Maybe I am – but there are so many ‘maybes’ bouncing around my unstable mind and breaking heart that I can’t let anything else uncertain enter into my head. So I turn to the hundreds of guests that are sitting in pews and standing propped against pillars…and with loud confidence I reveal the struggle that I’ve been having.

“I can’t get married. I was much happier before I started planning this wedding. My family is awesome. My family is happy. I’m happy. But this wedding won’t allow me to keep being happy.” I drop my flowers onto the floor as jaws drop in a similar fashion. There are even gasps from a group of particularly shocked people – particularly from my fiancé’s family.

There’s more to it, though, and I owe them at least that much of an explanation; “For as social and relaxed as I may seem, inside I’m scared and shy. My life was never conventional, even if it was always successful. I have been fortunate enough to enjoy life in spite of the highs and lows that plague every family and couple. I can’t say what it is that makes marriage seem so awful to me and I won’t discount that maybe I need some therapy to help me understand. I don’t know if someday I’ll change my mind and elope in a courthouse, but I know that I can’t get married today. All I want is for my fiancé and I to take our trip to the Bahamas and enjoy the alone time. We were happy before and I know that we’ll be happy after – because this decision will ultimately bring us closer together.”

During my selfish monologue I never once turned to my fiancé to see if he was devastated or relieved. Judging by the looks on the faces of those in the crowd, I will never be ready for what I’ll see when I turn around. This, at the very least, allows me to expect the unexpected.

And this was unexpected. From his jacket that he’s removing, my fiancé pulls the plane tickets for the Bahamas and car keys. The jacket is tossed onto the podium with the preacher faster than I can blink. Once he hooks his arm around mine – I know that I wasn’t giving him enough credit. He knew I couldn’t do this – and it makes me wonder if everyone had a back-up plan this whole time.
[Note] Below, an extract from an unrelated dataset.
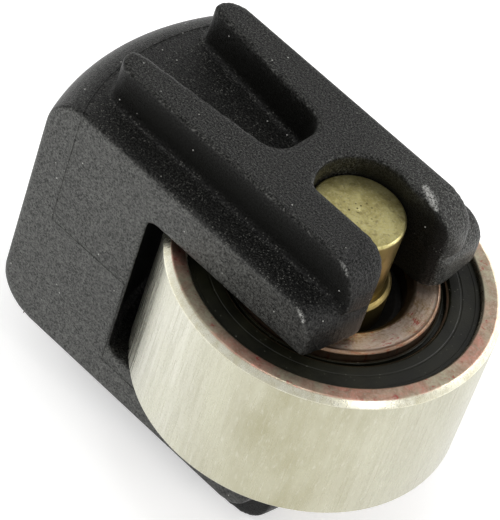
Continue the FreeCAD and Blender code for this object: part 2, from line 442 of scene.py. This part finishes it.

I guess I won’t know for at least two weeks, though, because my fiancé announces very cheerily, “We have a plane to catch in a few hours so why don’t you guys enjoy the reception on our fine families, yeah?” His sassy ass even blows a kiss to the stunned folk left behind in his usually dramatic fashion. I knew there was a reason I chose to stay with him year after year after year…

And I never needed to be married to keep making that decision.